Authors: Priyanka Govender, S. Mtshali, Theresa Moonsamy, Zanele Mkwanazi, L. Mthembu

Abstract:

Chemically enhanced primary treatment (CEPT) can be used at wastewater works to improve the quality of the final effluent discharge, provided that the plant has spare anaerobic digestion capacity. CEPT can transfer part of the organic load to the digesters thereby effectively relieving the hydraulic loading on the plant and in this way can allow the plant to continue operating long after the hydraulic capacity of the plant has been exceeded. This can allow a plant to continue operating well beyond its original design capacity, requiring only fairly simple and inexpensive modifications to the primary settling tanks as well as additional chemical costs, thereby delaying or even avoiding the need for expensive capital upgrades. CEPT can also be effective at plants where high organic loadings prevent the wastewater discharge from meeting discharge standards, especially in the case of COD, phosphates and suspended solids. By increasing removals of these pollutants in the primary settling tanks, CEPT can enable the plant to conform to specifications without the need for costly upgrades. Laboratory trials were carried out recently at the Umbilo WWTW in Durban and these were followed by a baseline assessment of the current plant performance and a subsequent full scale trial on the Conventional plant i.e. West Plant. The operating conditions of the plant are described and the improvements obtained in COD, phosphate and suspended solids, are discussed. The PST and plant overall suspended solids removal efficiency increased by approximately 6% during the trial. Details regarding the effect that CEPT had on sludge production and the digesters are also provided.

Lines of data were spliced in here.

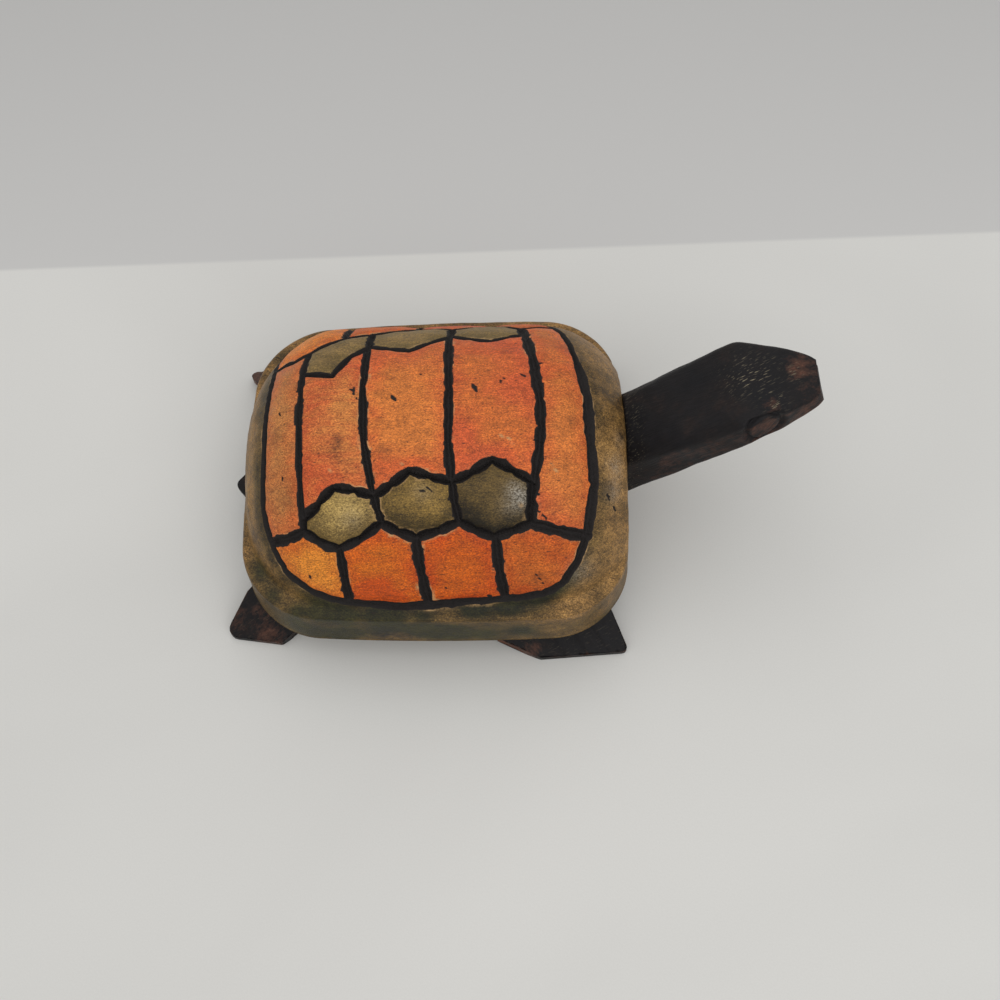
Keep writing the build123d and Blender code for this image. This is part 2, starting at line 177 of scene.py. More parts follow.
GREEN_SPOTS = [
    (-57.5, -62, 4, 0.5), (-56.6, -65.7, 4.5, 0.9), (-52, -69, 4.5, 1), (-44, -71, 4.5, 1),
    (-36, -72, 4.5, 1), (-28, -73, 4.5, 0.9), (-20, -74, 4.5, 0.7), (-12, -73, 4, 0.6),
    (-3.5, -73, 4, 0.5), (12, -71, 3.6, 0.7), (24.5, -70, 3.6, 0.8), (33, -66.5, 3.6, 0.8),
    (37.5, -63, 3.4, 0.7), (43, -57, 3, 0.6), (52, 0, 3.5, 0.25), (-40, -84, 6, 0.8), (-30, -84, 6, 0.8),
    (-50, -80, 6, 0.6), (-16, -80, 5, 0.6), (-56, -20, 5, 0.3), (-5, -82, 6, 0.9), (6, -82, 6, 0.9),
    (17, -82, 6, 0.8), (28, -82, 5, 0.5),
]
# The first three lie on the third hexagon and are a painted highlight in the dust colour; the others are pale
# dust
DUST_AND_HIGHLIGHT_SPOTS = [
    (28.5, -30.5, 3.2, 0.9), (26, -27.5, 2.5, 0.5), (24.5, -33, 3, 0.3), (58.5, -20, 4, 0.5),
    (57.5, -30, 3.5, 0.4), (60, -8, 3, 0.3), (46.5, -58, 5, 0.3), (-24, -36, 3.5, 0.25), (-2, -28, 3, 0.2),
]
WEAR_SPOTS = [
    (-6, 4, 11, 0.55), (-10, -6, 8, 0.3), (-24.5, 0, 6, 0.55), (-23, -12, 6, 0.45), (20, -9, 7, 0.45),
    (9, 5, 5, 0.3), (43, -4, 8, 0.5), (40, -24, 9, 0.55), (45, -34, 5, 0.3), (-46, 0, 12, 0.2),
    (18, 18, 6, 0.2), (28, 8, 5, -0.9), (31, 20, 5, -0.6), (12.5, -10, 5, -0.9), (14, -18, 6, -0.8),
    (25, -16, 4, -0.5), (-12, 22, 6, -0.9), (-4, 26, 5, -0.8), (-14, 12, 4, -0.4), (-12, -22, 5, -0.9),
    (-2, -21, 4, -0.7), (-5, -14, 4, -0.2), (-33, -20, 7, -0.7), (-36, 0, 4, -0.4), (-17.5, -62, 5, -1.6),
    (-11, -65, 3, -1.2), (-26, -60, 4, 0.4), (-6, -56, 5, -0.3), (28, -64, 3, -1.2), (38, -50, 4, -0.5),
    (41, 22, 6, -0.4), (-41, -37, 4, -0.5), (8, -54, 6, 0.3), (-17, -52, 5, 0.3), (-35, -52, 5, 0.4),
    (24, 25, 7, -0.8), (14, 26, 5, -0.5), (-32, 4, 5, -0.4), (0, -8, 4, 0.4), (-9, 10, 5, 0.3),
    (-50, 20, 6, -0.2), (14, -36, 6, -0.4), (-26, -36, 7, 0.5), (0.5, -30, 5, 0.3), (56, -14, 6, 0.9),
    (57, -24, 5, 0.8), (52, -50, 7, 0.6), (44, -66, 7, 0.4), (-56, 0, 9, 0.3), (56, 10, 6, -0.5),
]

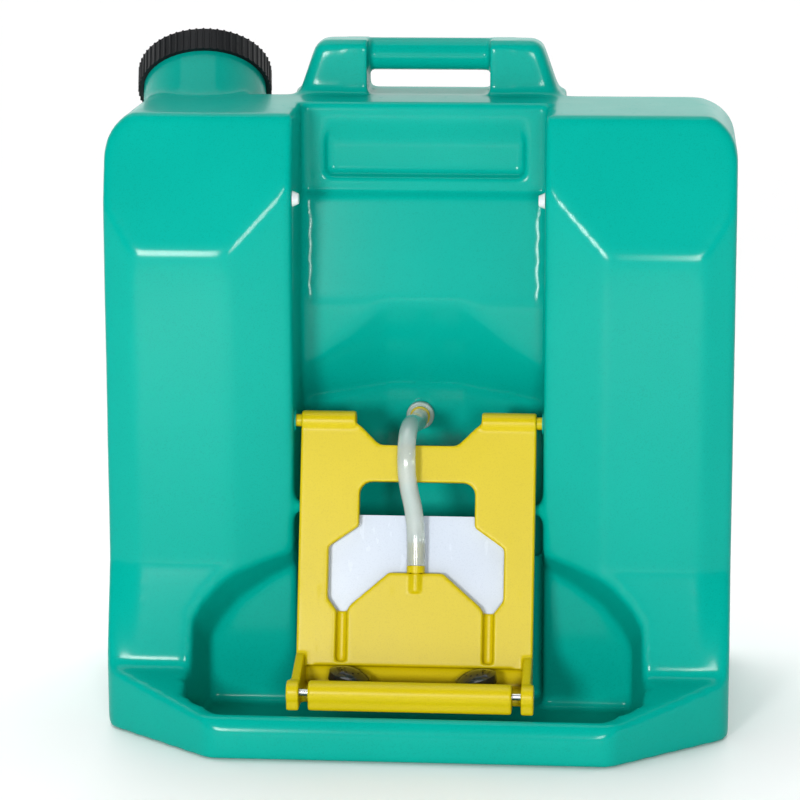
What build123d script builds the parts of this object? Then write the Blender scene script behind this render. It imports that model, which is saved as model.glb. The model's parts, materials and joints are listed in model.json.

The cost implications of CEPT are discussed in terms of capital costs as well as operation and maintenance costs and the impact of Ferric chloride on the infrastructure was also studied and found to be minimal. It was concluded that CEPT improves the final quality of the discharge effluent, thereby improving the compliance of this effluent with the discharge license. It could also allow for a delay in upgrades to the plant, allowing the plant to operate above its design capacity. This will be elaborated further upon presentation.